I see this changing in the coming years. Unless AMD seriously screw up. Many many companies are currently in the process of using AMD for their servers and cloud solutions. Nvidia just showed off AMD Epyc for the A100, Google are using AMD for their cloud, and Amazon are also using them too. I am sure Microsoft is also deploying AMD in their Azure server cluster too. Not to forget Sony and Microsoft using ALL AMD again in the new consoles, and the rumours Samsung will be using AMD in their new phones for an insane graphics performance increase.

It always happens from the top down. Servers get the new good stuff and then over time it filters down to the mainstream once it become more viable from a cost perspective. With all these companies (and there are more) moving over to AMD they are going to need to implement AMD optimisations for the software. Which will eventually filter down to the mainstream. We are already seeing it, with some games using that cool Ryzen/Radeon logo at startup.

Will this hurt Intel, maybe financially a little but it won't remove their software optimisations that already exist.

EspHack
Senior Member



Posts: 2731
Joined: 2010-01-03

#5791078 Posted on: 05/22/2020 12:01 AM
Software development favors the most common platform, which is Intel. That's not going to change anytime soon. A lot of compilers also contain Intel specific optimizations.....and little to nothing that benefits AMD.

software development is moving towards multi threading, which coincidentally favors AMD, hopefully they increase core count for zen 3 so that we continue to see that trend

geogan
Senior Member



Posts: 952
Joined: 2010-01-04

#5791353 Posted on: 05/22/2020 04:42 PM
For me the jump between 990x intel first gen and 2700x wasn't enormous.
The 990x is on a sata2 ssd and the 2700x on a fast nvme, i think all the difference i see is disk based.
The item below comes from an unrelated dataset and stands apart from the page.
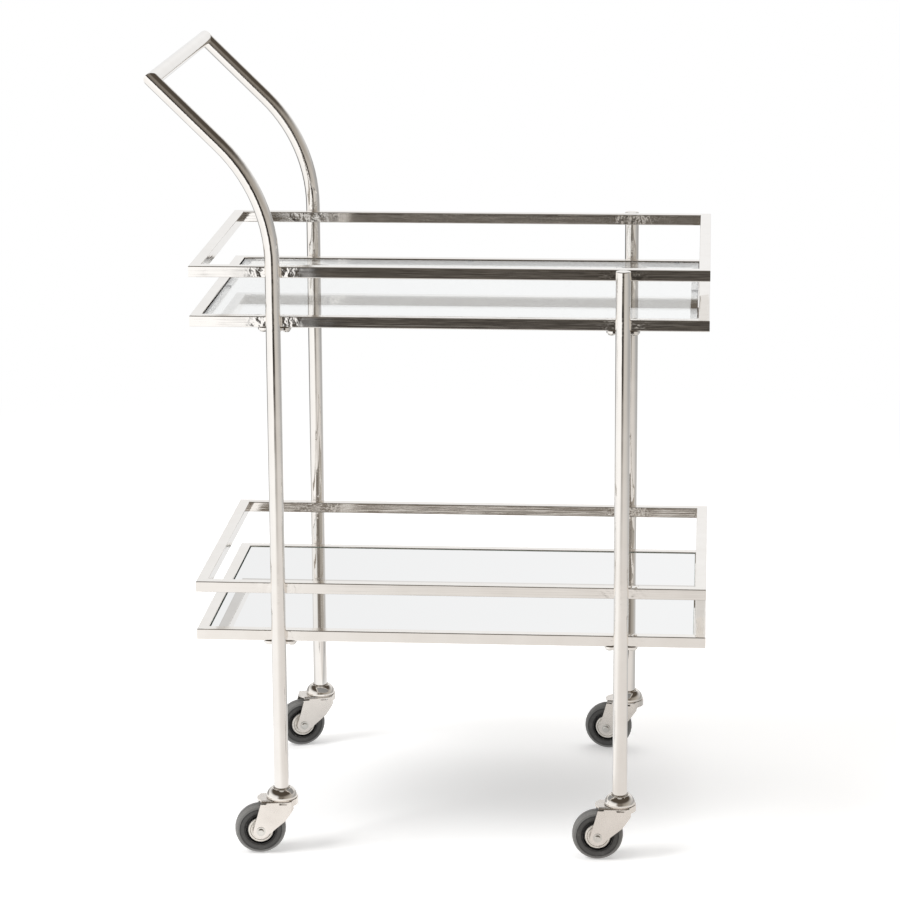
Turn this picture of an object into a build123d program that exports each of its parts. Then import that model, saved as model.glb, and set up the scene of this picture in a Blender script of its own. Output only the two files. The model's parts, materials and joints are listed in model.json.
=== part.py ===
from build123d import *
import math
import os

# Bar cart on four swivel casters. Millimetres, +Z up, floor at Z = 0.
# +X points away from the push handle, +Y to the left of a person pushing the cart.
# The origin lies on the floor under the middle of the cart's overall box.

# ---------- driving dimensions ----------
TUBE_OD = 16.0
TUBE_WALL = 1.5
BAR = 12.0                  # square tube of the shelf frames and galleries
BAR_WALL = 1.2
BAR_EDGE = 0.9              # outer edge radius of the square tube

SHELF_LENGTH = 556.0
SHELF_DEPTH = 356.0
POST_PITCH = 373.0          # between front and handle posts, along X
RAIL_TOPS = {
    "lower_shelf": 252.0,
    "lower_gallery": 306.0,
    "upper_shelf": 602.0,
    "upper_gallery": 656.0,
}

HANDLE_BEND_START = 660.0   # height where the handle posts leave the vertical
HANDLE_BEND_R = 178.0
HANDLE_ANGLE = 45.5
HANDLE_REACH = 123.5        # handle posts' axis to cross bar's axis, along X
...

That's exactly what I meant. When going from i7 970 to 3900X based system, the disks I used were exactly the same - so Windows is as slow as ever constantly reading/writing its stupid caching mechanisms. I'm sure if I upgraded my old SATA based Sandisc 480G SSD to some blazing fast NVME based SATA4 SSD I would notice Windows 10 being a bit nippier, but as it is Windows is more of less programmed using "wait() timers" so things generally happen at same speed no matter what.

Obviously any calculation or CPU intensive tasks are much faster, I'm talking about day to day usage of normal non-cpu intensive tasks.